El domingo 31 de mayo falleció Fernando Cuadra (1927-2020), escritor, actor, director teatral y de televisión, profesor y gestor cultural. Fue el autor de “La niña en la palomera”, además de medio centenar de obras, libros de ensayos y una novela. Nació y asistió a la escuela en Rancagua, realizó sus estudios universitarios y carrera profesional en Santiago y en 2008 se radicó en el balneario de Cartagena, donde encabezó el equipo de la Corporación Cultural.
Su generación y formación es la de los teatros universitarios de los años 50 y 60, junto a Isidora Aguirre, Alejandro Sieveking y Egon Wolff, quienes expresaron en su labor artística un indomable compromiso social y a la vez poético, realista y también utópico.
“La niña en la palomera”, su obra más conocida, dividida en tres actos, es una “crónica dramática” de una adolescente. Fue estrenada en 1966 por el Teatro de Ensayo de la Universidad Católica y llevada al cine nacional en 1990. Los personajes son: Ana María, Daniel, Alberto, Don René, Gaby, la sra. Luisa, la sra. Juana, Manuel y La Patota.
La obra nos presenta un mundo determinado, en una época determinada: el barrio de Estación Central, en la intersección de las calles Chacabuco y Erasmo Escala, a mediados de los años 60. Un lugar reconocible, pero del que hay mucho por develar. Hoy, parte de nuestro pasado, aunque repetido o persistente. En su localización, es también una crónica de muchos lugares y épocas, donde los protagonistas son jóvenes de clase media-baja, o simplemente, jóvenes populares.

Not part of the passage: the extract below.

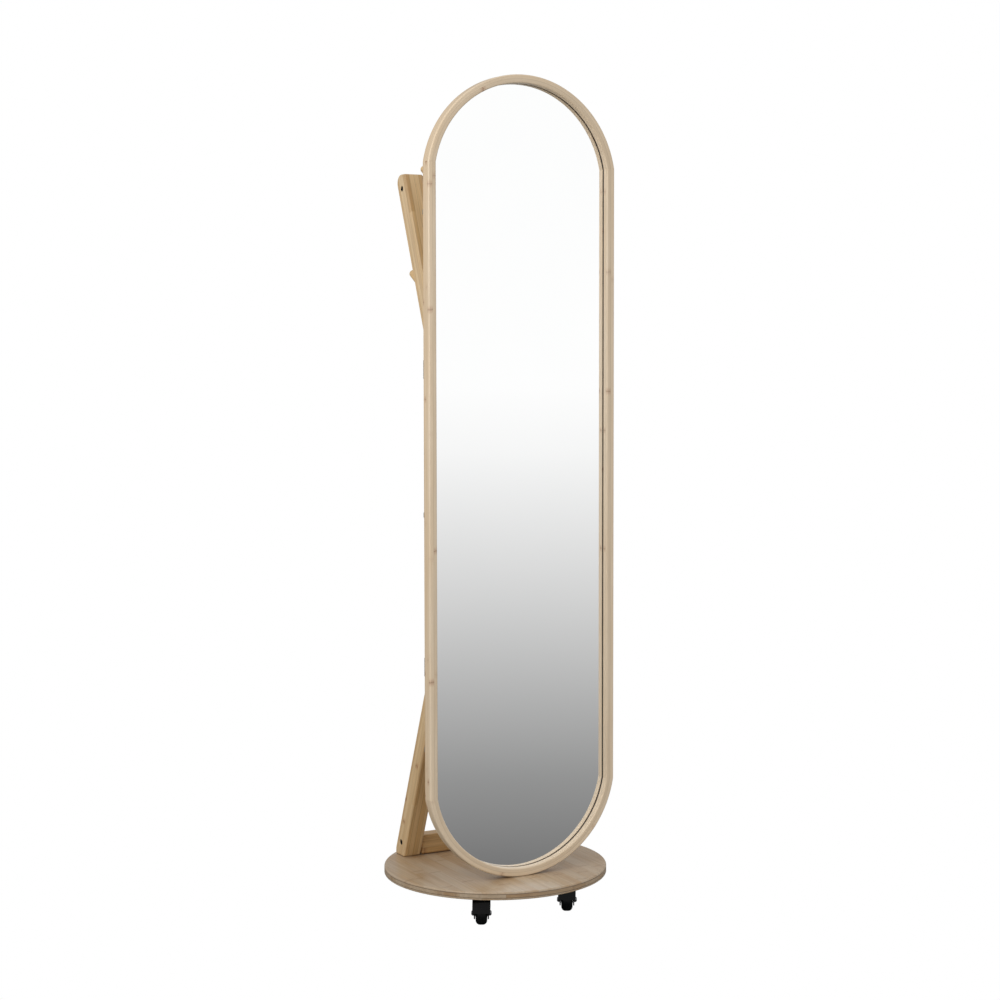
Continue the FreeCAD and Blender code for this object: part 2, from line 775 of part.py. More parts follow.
def make_caster_fork(name):
    """A crown that turns under the cup, a hood over the wheel and two cheeks for the axle."""
    body = new_body(f"caster_fork_{name}_body")
    axle = ("0 - wheel_trail", "wheel_radius")
    crown = new_sketch(body, "XY_Plane", "crown")
    crown.AttachmentOffset = FreeCAD.Placement(VECTOR(0, 0, value("crown_low")), FreeCAD.Rotation())
    crown.setExpression("AttachmentOffset.Base.z", bound("crown_low"))
    circle(crown, None, None, "crown_radius")
    pad(body, crown, "crown_high - crown_low")
    hood = new_sketch(body, "YZ_Plane", "hood")
    half_chord = "sqrt(pow(hood_radius; 2) - pow(hood_low - wheel_radius; 2))"
    start = math.asin(value("(hood_low - wheel_radius) / hood_radius"))
    ring = Part.Circle(VECTOR(value(axle[0]), value(axle[1]), 0), VECTOR(0, 0, 1), value("hood_radius"))
    arc = hood.addGeometry(Part.ArcOfCircle(ring, start, math.pi - start), False)
    bind_constraint(hood, "Radius", (arc,), "hood_radius")
    bind_constraint(hood, "DistanceX", (-1, 1, arc, 3), axle[0])
    bind_constraint(hood, "DistanceY", (-1, 1, arc, 3), axle[1])
    low = value("hood_low")
    reach = value(half_chord)
    chord = hood.addGeometry(Part.LineSegment(
        VECTOR(value(axle[0]) - reach, low, 0), VECTOR(value(axle[0]) + reach, low, 0)), False)
    hood.addConstraint(Sketcher.Constraint("Coincident", chord, 1, arc, 2))
    hood.addConstraint(Sketcher.Constraint("Coincident", chord, 2, arc, 1))
    bind_constraint(hood, "DistanceY", (-1, 1, chord, 1), "hood_low")
    hood.addConstraint(Sketcher.Constraint("Horizontal", chord))
    pad(body, hood, "hood_width", midplane=True)
    cheek = new_sketch(body, "YZ_Plane", "cheek")
    polygon(cheek, [
        (f"{axle[0]} + {half_chord} - 1", "hood_low + 1"), (f"{axle[0]} - {half_chord} + 1", "hood_low + 1"),
        (f"{axle[0]} - 2 * cheek_foot", "cheek_low + cheek_foot"), (f"{axle[0]} - cheek_foot", "cheek_low"),
        (f"{axle[0]} + cheek_foot", "cheek_low"), (f"{axle[0]} + 2 * cheek_foot", "cheek_low + cheek_foot"),
    ])
    pad(body, cheek, "fork_width", midplane=True)
    space = new_sketch(body, "YZ_Plane", "wheel_space")
    circle(space, axle[0], axle[1], "hood_inner")
    pocket(body, space, "fork_gap", midplane=True)
    eye = new_sketch(body, "YZ_Plane", "axle_eye")
    circle(eye, axle[0], axle[1], "axle_radius + axle_fit")
    pocket(body, eye, "hood_width + 2", midplane=True)
    pivot = new_sketch(body, "XY_Plane", "pivot_bore")
    circle(pivot, None, None, "pivot_radius + axle_fit")
    pocket(body, pivot, "crown_high + 1", backwards=True)
    head = new_sketch(body, "XY_Plane", "pivot_head_space")
    circle(head, None, None, "pivot_head_radius + 0.4")
    pocket(body, head, "crown_low", backwards=True)
    lift = value("crown_high")
    soften(body, "1", lambda edge: abs(edge.CenterOfMass.z - lift) < 0.01 and edge.Length > 100)
    return node(set_caster(body, name), f"caster_fork_{name}")


def turned_on_axle(label, corners, rounds):
    """A piece turned about the wheel's axle, drawn across the axle's length."""
    body = new_body(label + "_turned")
    outline = new_sketch(body, "XY_Plane", "profile")
    polygon(outline, corners)
    revolve(body, outline, "H_Axis")
    if rounds:
        radius, wanted = rounds
        soften(body, radius, wanted)
    return body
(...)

Basada en el caso real de una adolescente santiaguina que se escapó de su hogar con un hombre mayor y se mantuvo escondida en el altillo de una casa; exigió, simultáneamente, al elenco que la representó por primera vez que hiciera una investigación en terreno, con el objetivo de dar cuenta con elocuencia de un mundo concreto. Todo esto muestra un compromiso con la realidad, que se acerca a los problemas y los modos de vida de un sector social, que es sustantivamente mayoritario, de aquellas miles y miles de mujeres y hombres que deben enfrentar dificultades cotidianas para sobrevivir, un mundo lleno de necesidades y anhelos frustrados.
Ana María es una joven que aún va al liceo y vive con sus padres, en una situación de precariedad. Un barrio pobre, un padre alcoholizado, una madre sacrificada, ambos al parecer sin ambiciones y llenos de dificultades económicas, que contrastan con los deseos de la hija por acceder al lujo y la riqueza, que a diario distingue en las estrellas de cine que tanto admira.
Gaby, su amiga, un poco mayor que ella, ejerce la prostitución para acceder a dinero para comprar ropa, joyas y comida. En lugar de ese camino, Ana María opta por escaparse con un vecino, pero cuya relación rápidamente naufraga. Al volver a casa, su padre la hecha del hogar y Ana María sigue, más temprano que tarde, los pasos de Gaby.
La población, las calles, sus habitantes son partes de una vivencia que no es la psicología de Ana María, su subjetividad, sino la realidad de relaciones sociales concretadas y determinadas. La familia, el barrio, la escuela son los ámbitos donde se desenvuelve esta obra y que no ofrecen soluciones, sino dificultades por sortear. La Patota es un espacio de socialización de los sin futuro, donde juegan carta y molestan a la gente, al parecer único anclaje colectivo para sostenes la vulneración insostenible.
Las distintas escenografías, son todos mundos con el mismo y frustrante destino: la ausencia de un horizonte alcanzable y el infortunio de un futuro incierto.
Mientras las revistas, la televisión, los medios de comunicación, la farándula, se presentan como un mundo tan deseable como inaccesible, tan fantástico como irrealizable, que sólo logra inculcar la ansiedad por el éxito y del dinero fácil.
Calle de dirección única: huir con un hombre mayor, Manuel, que tampoco puede ofrecer lo que Ana María quisiera. Sólo se trató de una absurda y trágica huida. Únicamente Daniel, un joven esforzado y estudioso, enamorado de la protagonista, se presenta como una alternativa viable, pero sacrificada, que Ana María rechaza.
No obstante, esta dramática crónica no aboga por la ausencia de sueños y deseos, no es expresión de un pesimismo inmovilizador. Todo lo contrario: lo que trata de expresarnos es la construcción de un horizonte posible, de una utopía concreta. Para construir tal alternativa, no sólo hay que fantasearla, hay que construirla a parte de una realidad concreta, nuestra realidad.